O reitor da UFRJ lembrou que um dos fundamentos do processo sócio-histórico e político brasileiro é a autocracia, e “a universidade é, por suposto, hostil”. “A ditadura foi modernizante – desenvolveu a pós-graduação, por exemplo – , mas ao preço da instituição da heteronomia das universidades. Elas deixaram de ser o lócus de problematização dos grandes temas”, disse Leher.
Ele propôs reflexão sobre a autonomia financeira, ressaltando que o planejamento das universidades deve ser plurianual e “não pode estar sujeito aos humores governamentais”. “O contexto atual pede que resgatemos os fundamentos conceituais da autonomia, que tem grande força simbólica para a produção de conhecimento”, completou.
Valor intrínseco
Última expositora do seminário, Wrana Panizzi, ex-reitora da Universidade Federal do Rio Grande do Sul, comentou que a autonomia universitária é um assunto recorrente, mas que “é preciso mesmo repetir, porque ela tem que ser construída permanentemente”. Wrana Panizzi destacou que a autonomia é valor intrínseco, mais que parte do arcabouço para determinar atuação das universidades.

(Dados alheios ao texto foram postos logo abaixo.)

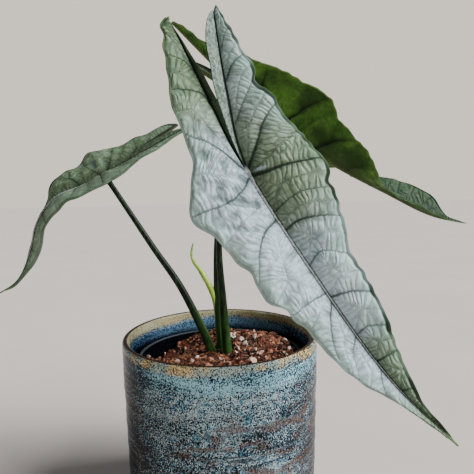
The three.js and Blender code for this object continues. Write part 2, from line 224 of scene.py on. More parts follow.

Para ela, a autonomia, no Brasil, é como uma moeda, que ora tem lastro, ora não tem – varia dependendo do que se considera importante em momentos distintos. Para se autogovernarem, salientou Wrana Panizzi, as universidades devem lutar contra obstáculos representados por diferentes políticas e críticas da sociedade e de organismos públicos e privados.
“Para fortalecer nossa autonomia, devemos olhar para dentro e pensar que universidade queremos e como vamos exercer nosso papel singular no conjunto da administração. As questões devem ser levadas para o interior das nossas instituições. As mudanças serão feitas de dentro para fora”, afirmou a ex-reitora da UFRGS.
O seminário contou com a presença dos ex-reitores da UFMG Tomaz Mota Santos e Francisco César de Sá Barreto, da deputada federal Margarida Salomão, ex-reitora da Universidade Federal de Juiz de Fora, e de lideranças sindicais. O evento foi marcado por homenagem ao professor Murílio Hingel, ex-ministro da Educação (1992-1995), que proferiu palestra sobre as relações entre educação e soberania.